** START **

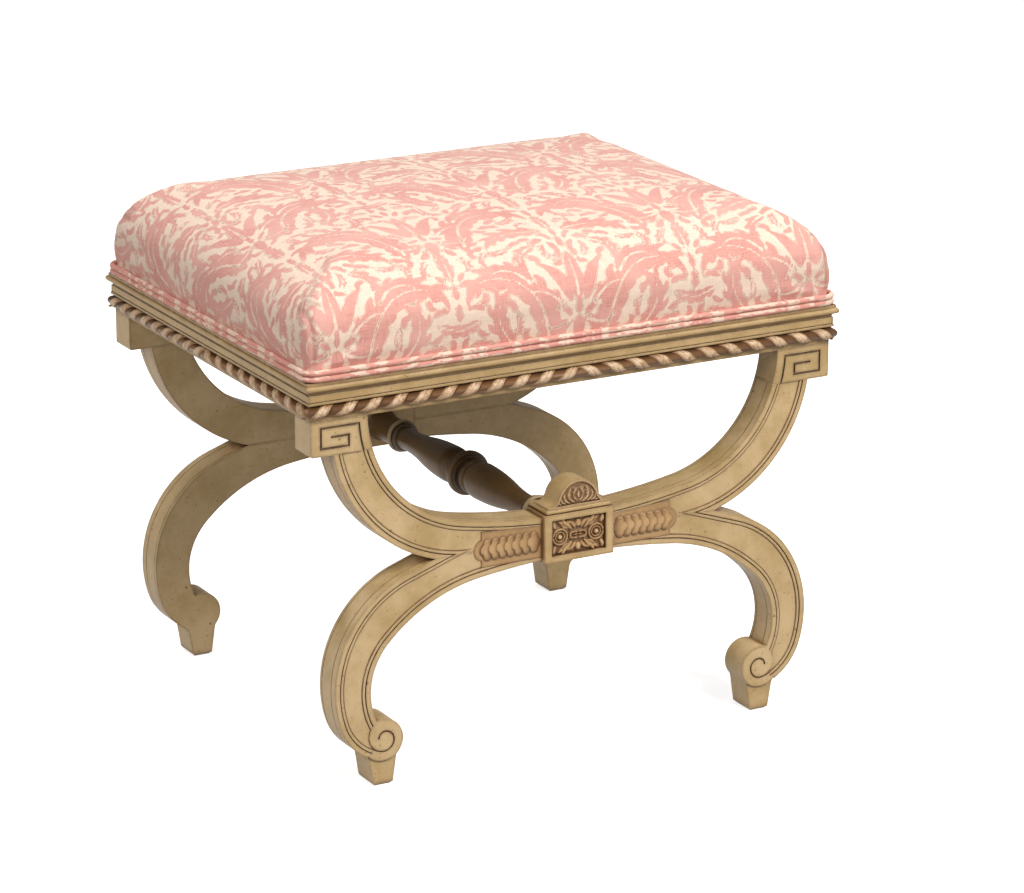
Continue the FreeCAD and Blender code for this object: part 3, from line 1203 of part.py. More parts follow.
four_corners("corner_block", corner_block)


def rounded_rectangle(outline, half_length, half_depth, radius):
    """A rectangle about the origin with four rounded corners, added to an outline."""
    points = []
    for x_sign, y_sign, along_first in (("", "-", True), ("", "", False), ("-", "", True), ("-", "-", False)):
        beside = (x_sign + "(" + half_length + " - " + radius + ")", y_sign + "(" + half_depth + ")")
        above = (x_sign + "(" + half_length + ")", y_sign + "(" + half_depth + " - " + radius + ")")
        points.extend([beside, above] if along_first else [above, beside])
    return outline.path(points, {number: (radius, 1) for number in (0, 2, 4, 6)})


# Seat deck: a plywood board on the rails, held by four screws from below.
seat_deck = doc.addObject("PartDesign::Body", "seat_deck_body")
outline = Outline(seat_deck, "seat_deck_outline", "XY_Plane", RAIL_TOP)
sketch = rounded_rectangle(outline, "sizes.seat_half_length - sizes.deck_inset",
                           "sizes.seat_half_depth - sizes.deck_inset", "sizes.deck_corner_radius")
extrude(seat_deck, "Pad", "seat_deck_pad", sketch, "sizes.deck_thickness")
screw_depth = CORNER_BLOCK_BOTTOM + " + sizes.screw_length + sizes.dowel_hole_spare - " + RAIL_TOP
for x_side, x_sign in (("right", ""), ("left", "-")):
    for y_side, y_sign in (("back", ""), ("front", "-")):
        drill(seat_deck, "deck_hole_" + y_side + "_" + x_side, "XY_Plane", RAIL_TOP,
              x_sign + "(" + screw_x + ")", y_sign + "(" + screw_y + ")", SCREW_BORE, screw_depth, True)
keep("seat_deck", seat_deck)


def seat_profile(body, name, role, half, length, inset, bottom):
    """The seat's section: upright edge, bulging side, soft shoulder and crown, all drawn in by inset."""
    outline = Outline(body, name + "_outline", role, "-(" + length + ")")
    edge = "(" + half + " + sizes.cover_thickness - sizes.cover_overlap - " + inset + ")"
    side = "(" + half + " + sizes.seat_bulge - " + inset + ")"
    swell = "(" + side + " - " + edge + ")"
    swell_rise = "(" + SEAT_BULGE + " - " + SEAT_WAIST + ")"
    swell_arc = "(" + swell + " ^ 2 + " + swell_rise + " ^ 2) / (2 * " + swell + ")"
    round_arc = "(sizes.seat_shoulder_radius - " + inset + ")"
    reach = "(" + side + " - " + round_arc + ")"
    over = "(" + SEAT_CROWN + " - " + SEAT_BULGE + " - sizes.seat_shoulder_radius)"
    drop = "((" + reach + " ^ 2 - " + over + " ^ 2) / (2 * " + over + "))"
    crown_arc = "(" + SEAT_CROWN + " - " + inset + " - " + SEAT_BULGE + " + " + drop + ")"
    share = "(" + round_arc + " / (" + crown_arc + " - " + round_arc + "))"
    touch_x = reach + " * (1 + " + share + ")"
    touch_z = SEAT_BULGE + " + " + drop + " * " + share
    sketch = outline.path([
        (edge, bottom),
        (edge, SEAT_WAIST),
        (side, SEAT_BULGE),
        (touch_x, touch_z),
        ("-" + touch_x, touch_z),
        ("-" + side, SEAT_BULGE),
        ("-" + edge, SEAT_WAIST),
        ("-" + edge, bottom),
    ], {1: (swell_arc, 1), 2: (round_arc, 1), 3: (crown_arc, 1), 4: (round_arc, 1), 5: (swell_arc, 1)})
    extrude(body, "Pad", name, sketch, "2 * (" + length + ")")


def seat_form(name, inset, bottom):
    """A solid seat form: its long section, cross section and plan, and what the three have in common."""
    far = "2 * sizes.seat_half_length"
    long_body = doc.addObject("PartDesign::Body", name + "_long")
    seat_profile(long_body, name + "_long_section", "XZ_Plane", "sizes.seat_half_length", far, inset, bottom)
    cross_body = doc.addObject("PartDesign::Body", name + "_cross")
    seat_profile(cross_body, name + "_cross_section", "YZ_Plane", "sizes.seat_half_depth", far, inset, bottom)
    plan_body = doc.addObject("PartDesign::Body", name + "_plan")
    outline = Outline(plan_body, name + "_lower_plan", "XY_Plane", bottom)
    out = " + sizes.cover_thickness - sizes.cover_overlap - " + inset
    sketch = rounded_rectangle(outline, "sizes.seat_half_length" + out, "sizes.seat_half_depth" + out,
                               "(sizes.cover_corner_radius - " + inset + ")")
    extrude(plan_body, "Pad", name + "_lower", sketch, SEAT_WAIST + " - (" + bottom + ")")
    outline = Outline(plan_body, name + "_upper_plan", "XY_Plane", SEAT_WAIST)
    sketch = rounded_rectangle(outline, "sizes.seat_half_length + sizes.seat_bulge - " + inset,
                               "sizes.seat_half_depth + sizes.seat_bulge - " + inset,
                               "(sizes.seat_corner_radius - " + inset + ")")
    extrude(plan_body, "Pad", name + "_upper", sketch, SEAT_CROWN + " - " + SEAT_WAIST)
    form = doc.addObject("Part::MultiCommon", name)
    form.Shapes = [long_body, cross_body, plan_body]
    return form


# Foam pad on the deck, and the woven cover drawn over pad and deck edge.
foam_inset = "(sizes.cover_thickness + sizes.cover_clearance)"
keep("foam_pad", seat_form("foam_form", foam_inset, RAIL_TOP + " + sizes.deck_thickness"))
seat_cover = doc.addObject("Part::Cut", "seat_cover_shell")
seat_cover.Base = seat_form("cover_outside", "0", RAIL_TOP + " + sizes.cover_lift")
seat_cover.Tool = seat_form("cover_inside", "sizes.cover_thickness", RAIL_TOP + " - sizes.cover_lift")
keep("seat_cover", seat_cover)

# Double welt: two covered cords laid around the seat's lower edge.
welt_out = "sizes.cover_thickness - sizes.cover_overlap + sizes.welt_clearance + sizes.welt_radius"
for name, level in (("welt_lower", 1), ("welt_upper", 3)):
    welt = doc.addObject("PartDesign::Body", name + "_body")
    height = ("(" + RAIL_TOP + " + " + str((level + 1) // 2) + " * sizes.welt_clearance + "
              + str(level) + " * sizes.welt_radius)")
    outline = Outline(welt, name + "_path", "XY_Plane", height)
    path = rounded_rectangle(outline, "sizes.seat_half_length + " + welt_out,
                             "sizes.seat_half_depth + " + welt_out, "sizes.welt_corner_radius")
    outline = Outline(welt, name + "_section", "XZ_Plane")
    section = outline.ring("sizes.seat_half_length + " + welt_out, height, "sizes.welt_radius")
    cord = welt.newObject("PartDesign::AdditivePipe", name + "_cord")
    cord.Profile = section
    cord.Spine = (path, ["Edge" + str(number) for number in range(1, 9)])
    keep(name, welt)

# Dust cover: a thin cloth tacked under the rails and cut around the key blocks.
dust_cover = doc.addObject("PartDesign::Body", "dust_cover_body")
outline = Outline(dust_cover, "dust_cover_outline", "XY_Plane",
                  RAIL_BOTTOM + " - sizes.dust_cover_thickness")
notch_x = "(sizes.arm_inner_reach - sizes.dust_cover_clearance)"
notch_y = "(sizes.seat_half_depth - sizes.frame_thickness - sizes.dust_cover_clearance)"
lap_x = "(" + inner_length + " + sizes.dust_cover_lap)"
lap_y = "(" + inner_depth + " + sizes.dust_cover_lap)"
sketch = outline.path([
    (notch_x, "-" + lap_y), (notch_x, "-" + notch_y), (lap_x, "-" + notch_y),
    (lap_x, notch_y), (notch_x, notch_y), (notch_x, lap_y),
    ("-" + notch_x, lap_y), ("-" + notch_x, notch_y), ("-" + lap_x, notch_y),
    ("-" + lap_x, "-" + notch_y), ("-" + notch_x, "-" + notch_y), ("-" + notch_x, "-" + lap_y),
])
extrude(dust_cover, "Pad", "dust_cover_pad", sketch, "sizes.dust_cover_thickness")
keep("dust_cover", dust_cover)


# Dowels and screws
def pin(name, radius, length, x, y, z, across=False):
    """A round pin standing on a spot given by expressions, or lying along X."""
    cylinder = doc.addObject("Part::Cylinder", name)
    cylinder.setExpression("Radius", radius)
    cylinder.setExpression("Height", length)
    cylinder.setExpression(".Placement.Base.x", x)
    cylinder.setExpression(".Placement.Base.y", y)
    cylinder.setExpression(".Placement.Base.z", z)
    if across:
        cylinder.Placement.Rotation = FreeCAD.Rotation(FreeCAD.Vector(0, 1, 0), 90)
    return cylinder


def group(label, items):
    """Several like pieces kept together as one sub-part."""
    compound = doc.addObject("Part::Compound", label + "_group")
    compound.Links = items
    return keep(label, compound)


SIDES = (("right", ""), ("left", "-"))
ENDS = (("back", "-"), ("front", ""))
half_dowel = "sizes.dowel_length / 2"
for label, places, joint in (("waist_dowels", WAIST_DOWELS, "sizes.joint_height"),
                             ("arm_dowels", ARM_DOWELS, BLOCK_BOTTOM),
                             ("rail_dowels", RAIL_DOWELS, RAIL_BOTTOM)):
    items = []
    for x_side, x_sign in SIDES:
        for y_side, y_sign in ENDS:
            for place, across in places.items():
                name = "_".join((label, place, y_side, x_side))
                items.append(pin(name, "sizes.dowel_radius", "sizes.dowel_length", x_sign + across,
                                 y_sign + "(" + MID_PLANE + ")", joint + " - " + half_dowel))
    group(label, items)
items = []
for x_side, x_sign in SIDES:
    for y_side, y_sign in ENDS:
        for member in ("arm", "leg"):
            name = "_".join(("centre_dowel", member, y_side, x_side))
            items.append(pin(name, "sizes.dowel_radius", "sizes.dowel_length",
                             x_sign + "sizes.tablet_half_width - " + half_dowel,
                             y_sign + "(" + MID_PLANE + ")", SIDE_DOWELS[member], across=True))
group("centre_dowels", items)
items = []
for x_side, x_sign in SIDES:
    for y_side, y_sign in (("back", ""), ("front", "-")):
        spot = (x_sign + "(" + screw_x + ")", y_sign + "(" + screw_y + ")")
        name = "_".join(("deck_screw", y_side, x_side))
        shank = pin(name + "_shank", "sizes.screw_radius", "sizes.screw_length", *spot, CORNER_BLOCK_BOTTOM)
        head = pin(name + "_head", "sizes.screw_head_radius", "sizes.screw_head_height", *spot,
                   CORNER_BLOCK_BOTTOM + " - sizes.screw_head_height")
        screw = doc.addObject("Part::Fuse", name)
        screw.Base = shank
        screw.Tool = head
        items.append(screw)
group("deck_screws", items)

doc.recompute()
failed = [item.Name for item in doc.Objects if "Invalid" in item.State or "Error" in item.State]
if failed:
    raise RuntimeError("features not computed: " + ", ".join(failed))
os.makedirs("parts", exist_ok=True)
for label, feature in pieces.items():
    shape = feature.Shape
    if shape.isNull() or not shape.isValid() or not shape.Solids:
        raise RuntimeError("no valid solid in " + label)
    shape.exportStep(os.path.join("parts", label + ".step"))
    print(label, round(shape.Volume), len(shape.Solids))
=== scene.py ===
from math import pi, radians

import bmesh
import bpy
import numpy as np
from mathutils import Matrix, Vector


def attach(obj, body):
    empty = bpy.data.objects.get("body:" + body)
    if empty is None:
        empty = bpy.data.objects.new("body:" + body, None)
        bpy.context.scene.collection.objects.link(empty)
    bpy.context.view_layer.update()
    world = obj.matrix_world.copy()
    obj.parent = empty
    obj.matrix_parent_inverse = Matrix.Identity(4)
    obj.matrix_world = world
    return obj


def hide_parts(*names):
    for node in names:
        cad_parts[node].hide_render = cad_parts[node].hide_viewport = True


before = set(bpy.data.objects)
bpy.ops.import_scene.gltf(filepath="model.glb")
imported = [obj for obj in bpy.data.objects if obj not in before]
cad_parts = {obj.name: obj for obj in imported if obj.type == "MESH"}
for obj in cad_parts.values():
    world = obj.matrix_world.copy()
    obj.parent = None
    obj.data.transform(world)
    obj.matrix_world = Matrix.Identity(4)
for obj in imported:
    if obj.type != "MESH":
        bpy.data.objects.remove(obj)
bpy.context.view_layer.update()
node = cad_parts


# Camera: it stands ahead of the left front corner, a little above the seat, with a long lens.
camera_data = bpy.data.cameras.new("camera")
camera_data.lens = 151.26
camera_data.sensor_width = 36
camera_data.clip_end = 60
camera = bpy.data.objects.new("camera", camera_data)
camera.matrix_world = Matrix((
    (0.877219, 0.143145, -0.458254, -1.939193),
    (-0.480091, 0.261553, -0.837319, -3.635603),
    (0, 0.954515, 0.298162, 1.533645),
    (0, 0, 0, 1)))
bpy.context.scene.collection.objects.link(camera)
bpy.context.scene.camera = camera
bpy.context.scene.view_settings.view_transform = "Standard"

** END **

Written instruction: Exactly the lines above from the one with "doc.recompute()" to the one with "node = cad_parts", both included, are to be quoted; leave the rest out.

Exercise answer:
doc.recompute()
failed = [item.Name for item in doc.Objects if "Invalid" in item.State or "Error" in item.State]
if failed:
    raise RuntimeError("features not computed: " + ", ".join(failed))
os.makedirs("parts", exist_ok=True)
for label, feature in pieces.items():
    shape = feature.Shape
    if shape.isNull() or not shape.isValid() or not shape.Solids:
        raise RuntimeError("no valid solid in " + label)
    shape.exportStep(os.path.join("parts", label + ".step"))
    print(label, round(shape.Volume), len(shape.Solids))
=== scene.py ===
from math import pi, radians

import bmesh
import bpy
import numpy as np
from mathutils import Matrix, Vector


def attach(obj, body):
    empty = bpy.data.objects.get("body:" + body)
    if empty is None:
        empty = bpy.data.objects.new("body:" + body, None)
        bpy.context.scene.collection.objects.link(empty)
    bpy.context.view_layer.update()
    world = obj.matrix_world.copy()
    obj.parent = empty
    obj.matrix_parent_inverse = Matrix.Identity(4)
    obj.matrix_world = world
    return obj


def hide_parts(*names):
    for node in names:
        cad_parts[node].hide_render = cad_parts[node].hide_viewport = True


before = set(bpy.data.objects)
bpy.ops.import_scene.gltf(filepath="model.glb")
imported = [obj for obj in bpy.data.objects if obj not in before]
cad_parts = {obj.name: obj for obj in imported if obj.type == "MESH"}
for obj in cad_parts.values():
    world = obj.matrix_world.copy()
    obj.parent = None
    obj.data.transform(world)
    obj.matrix_world = Matrix.Identity(4)
for obj in imported:
    if obj.type != "MESH":
        bpy.data.objects.remove(obj)
bpy.context.view_layer.update()
node = cad_parts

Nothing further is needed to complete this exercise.